松風 第三回
目利きのひと
北野健治
勅使河原宏(以下、「宏」)氏の夢を見た。個展を開催し、そのオープニング・パーティと翌日の出来事。仕事の上司でありながら、同じ志向性を持つ者のインティメイトなやり取り。
実は、私とK・I(樹)が知り合ったのは、宏氏が社長を務めていた出版社。宏氏との縁で言えば、私が初めて家庭用ビデオデッキを購入した際に手に取ったのは、彼が監督した『アントニー・ガウディー』だった。さらに興味深いのは、戦時中に彼が疎開した学校は、私の故郷の島にあったこと。
宏氏が面白いと思うのは、その経歴と立ち位置だ。新興いけばなの創始者の長男として生まれた彼は、のちの芸大に入学。当初の日本画科から洋画科に移る。在学中に、前衛芸術のサークル「世紀の会」に参加。また日本共産党に接近し、一九五一年に「山村工作隊」に参加する。
卒業後は、映画監督として活動するも、父と家元を継いだ妹の相次ぐ死去のため、いけばなの三代目家元を継承する。その傍ら、陶芸・書を始めとするアート活動を終生行う。
彼が異彩を放つのは、自身の作家活動だけではなく、若く才能のある人を見出し、後押ししたということ。それには、彼の資質だけではなく、時代を反映した多彩な人脈とフィールドも大いに寄与している。
フィールドでいえば、一九六〇年代の草月アートセンターがある。当時のインディペンダントな映画・音楽・美術の制作・発表の場として、ジャンルを超えた人たちが交流した。
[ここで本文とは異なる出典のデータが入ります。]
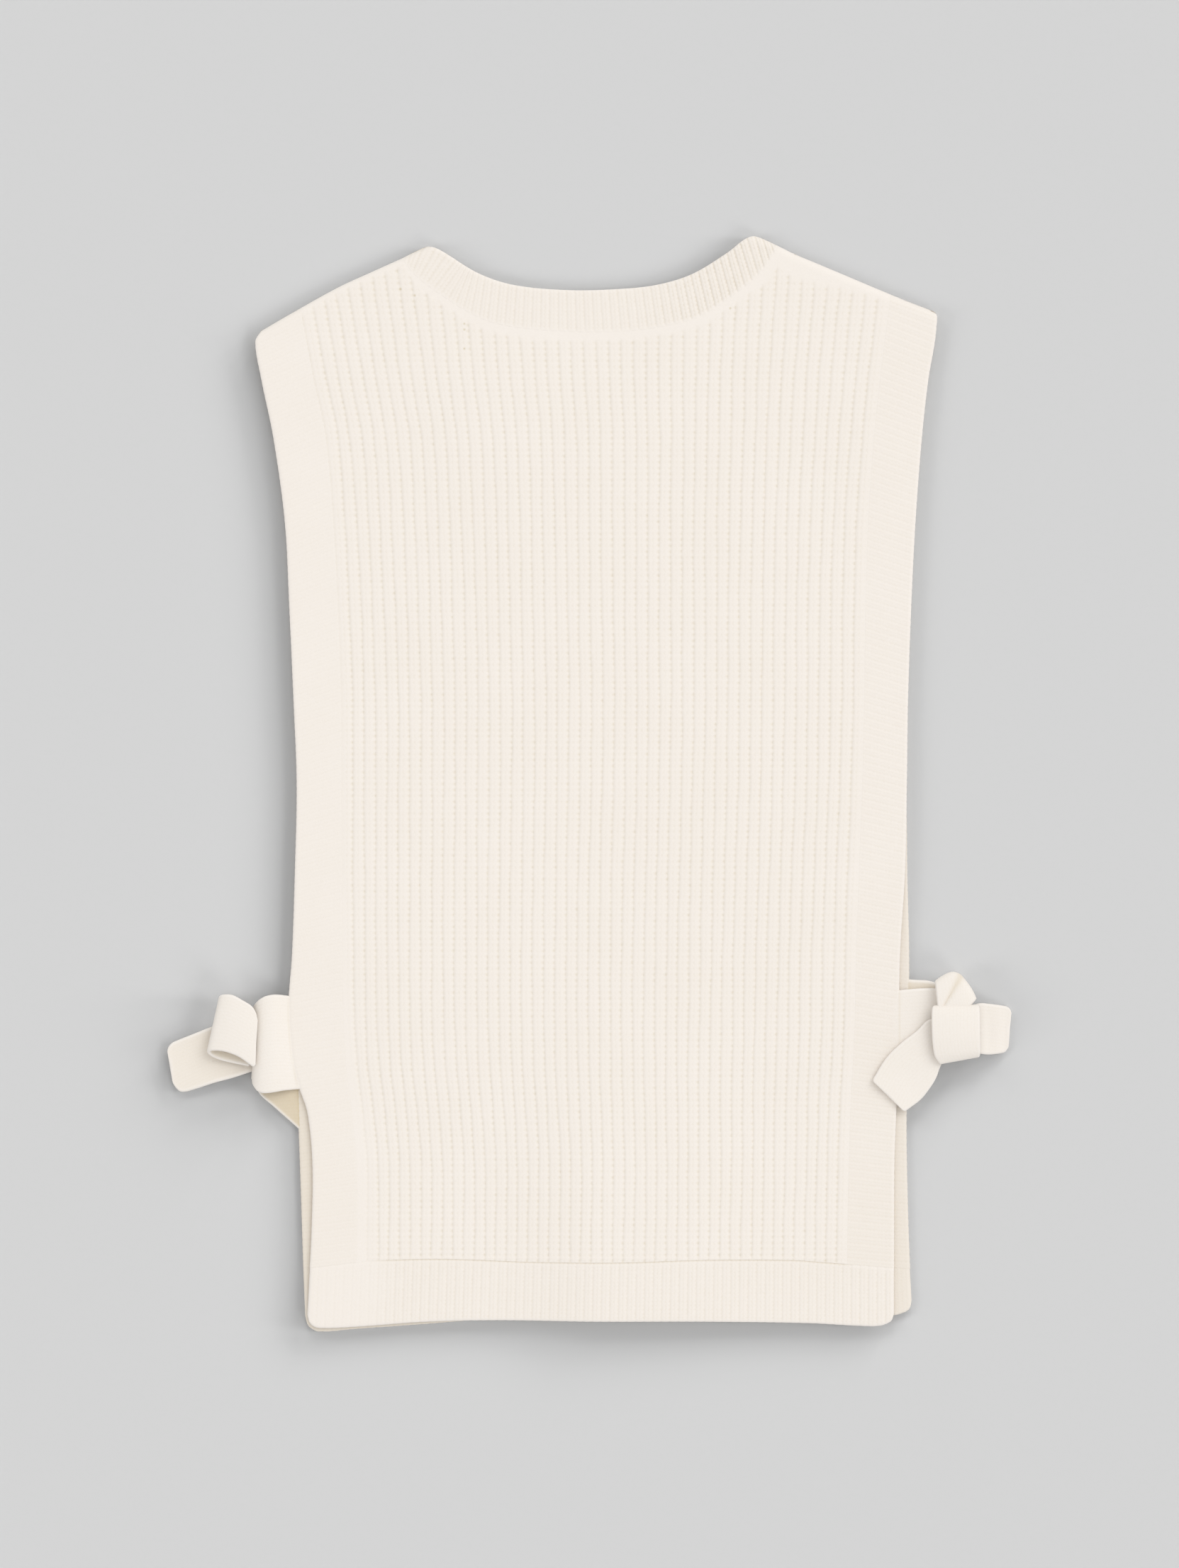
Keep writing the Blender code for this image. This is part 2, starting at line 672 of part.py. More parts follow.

宏氏は、センターのディレクターだった。
現在放映中のNHKの大河ドラマでは、蔦屋重三郎が主人公だ。彼もまた、江戸時代の版元として多数の作家を発掘、交際している。いわゆるプロデューサー。宏氏と似ていると思う面がある。
私見だが、プロデューサーとディレクターの違いを語ってみたい。プロデューサ―は「鼻利き」で、ディレクターは「目利き」。
宏氏の終生の友人のひとりに、彼の映画音楽をいくつも手掛けた武満徹氏がいる。彼もまた独特の経歴の持ち主だ。ほとんど独学で作曲を学び、現代音楽家のスタンスを確立した。武満氏の人生のエポック・メイキングな出来事に、瀧口修造氏との邂逅があった。
瀧口氏も、戦前・中と戦後に分けて、陰影に富んだ人生を歩んでいる。スポットを当てたいのは、武満氏も参加した「実験工房」のこと。美術のメンバーが多いが、一九五〇~六〇年代の若手アーティストたちの精神的なバックボーンの場をつくる。
宏氏も瀧口氏も、肩書が付けづらい。しいていえば、目利きのひとだ。これからの人たちをジャンルを超え、その精神の発露の方向性を確信し、必要なサジェスチョンを伝えながら後押していく。
鼻利きも、目利きも必要だ。ただ個人的な心情として目利きの方にシンパシーを感じる。
ここで宣言しよう。この「松風」を目利きの場に育てていくことを。